To realise how much of an achievement All Quiet on the Western Front was, and how much of a gamble producer Carl Laemmle Jr. took, it's worth considering the state of the world at that time. Watch almost any other film from the 1930s, and they're generally entertaining, escapist films - because the world was in such a mess at this time people wanted to go to the cinema where they could forget about all their troubles for a couple of hours and enjoy a good film. The Great War had ended 12 years earlier but with such a great loss of life, certainly in Western Europe, that entire generations had been wiped out. The Wall Street Crash at the end of 1929 had led to the Great Depression and heavy unemployment, and though World War II was still a decade away, people didn't have a lot to be happy about.

The film is based on the 1929 anti-war novel of the same name by Erich Maria Remarque. Remarque was a German solider during World War I and wrote the book to document the immense physical and psychological pressure that soldiers were under. Though there was a lot of reluctance on the part of publishers to print the book, once it was released it became a sensation. What's perhaps surprising considering they were fighting against Germany during the war is that it was Universal Studios in America who decided to make the first cinema adaptation of the novel. Universal had been running since 1912 under the guidance of founder Carl Laemmle, but in 1928 as a 21st birthday present, he made his son, Carl Laemmle Jr., head of the studios. Despite the blatant nepotism, Laemmle Jr. worked hard to modernise the studios' output, and would be responsible for much that Universal are now famed for, such as the 'Universal Monsters' franchise, begun in 1931 with Dracula.
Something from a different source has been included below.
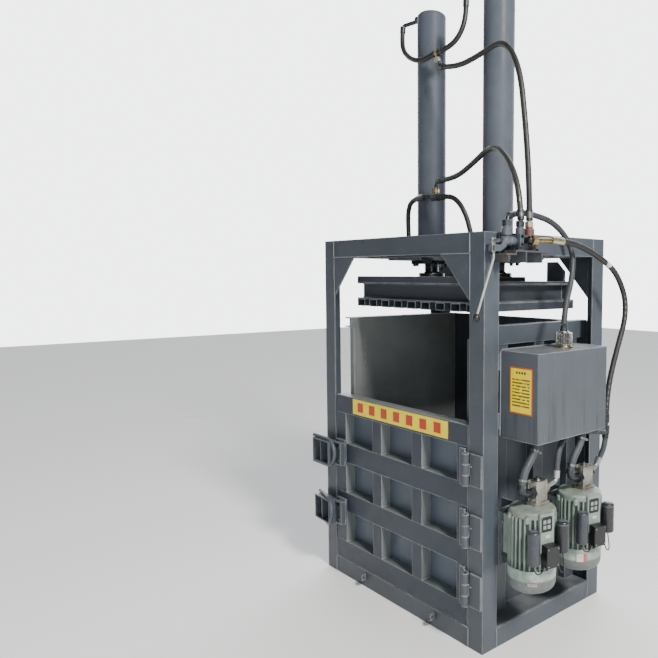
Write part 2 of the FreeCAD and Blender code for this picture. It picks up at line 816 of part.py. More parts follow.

But the biggest risk he took (and he took many which failed to pay off) was to produce an adaptation of All Quiet on the Western Front.
The story starts off in Germany at a high school at the beginning of World War I. As soldiers march through the streets, the students' teacher delivers a rousing speech about the pride and glory that can be gained by "saving the Fatherland". He inspires the young men and they are roused enough to all want to join up and serve their country. We then see the recruits at their basic training, where they quickly begin to realise that this isn't the glorious dream they had been promised. Under the guidance of their cruel ex-postman, now a serving officer, they are instructed in basic drill and little else. Ill-trained, they are then told they are heading off to "the front".
The young men arrive at the trenches and are shocked when one of their comrades is killed as they head towards their post. They see a hellish world where even morsels of basic food are hard to come by. What follows are some of the most stirring fighting sequences since D.W. Griffith's The Birth of a Nation (1915) as the soldiers cross no man's land and head for the French trenches. What's very unusual in these scenes is the freedom with which the camera moves. Though a few directors had experimented with free-moving cameras (notably F.W. Murnau), as mentioned earlier, given the technical limitations of sound film, this was almost impossible to create on a sound film, yet director Lewis Milestone managed to do it here. He would extend this fluid camerawork on his next film, The Front Page (1931), and it would go on to be a signature of his films.
Also unusual at a time when film stars were in their ascendance is that All Quiet on the Western Front is very much an ensemble piece, though it's the young soldier Paul Baumer (Lew Ayres) who is present through most of the film. The actors here (and the cast are obviously almost exclusively male) are all excellent, and from the start when they are a jovial close group of friends to the change in their characters following the horrors they witness as they see their best friends killed in front of them, this change is never less than believable. The scene in which a soldier stabs a French fighter to death and then is forced to spend the night out on the battlefield with his corpse is truly memorable and it is easy to feel empathy and the conflict of emotions going on in the young man's mind. Something should also be said about the inspired final shot. To give the film a happy ending would have undone all of the work that had been done crafting such a realistic anti-war film. I won't spoil it here, but there are few endings as iconic and powerful.

Though the book was still selling in huge quantities, there was a lot of concern at Universal that All Quiet on the Western Front may turn out to be a very expensive flop. However, despite the fact that it was flying in the face of conventional Hollywood films of the period, it enjoyed great success. Carl Laemlle's gamble paid off, and he was honoured with an Academy Award for Outstanding Production, as well as Lewis Milestone's win for Best Director. It seemed that the public didn't mind a bit of well-made realism after all.
Watching the film today, it's surprising how well it still stands up. Because of the quality of the production, it still looks authentic and it's easy to see how this has inspired war films from Apocalypse Now (1979) to Saving Private Ryan (1998). It's true that there are some hangovers from the silent period which are jarring to a modern audience (the early scene where there are closeups of the schoolboys' enthusiastic faces was unnecessary in the sound era and would soon be phased out), but the emotional impact is still as strong as it ever was, over 80 years later.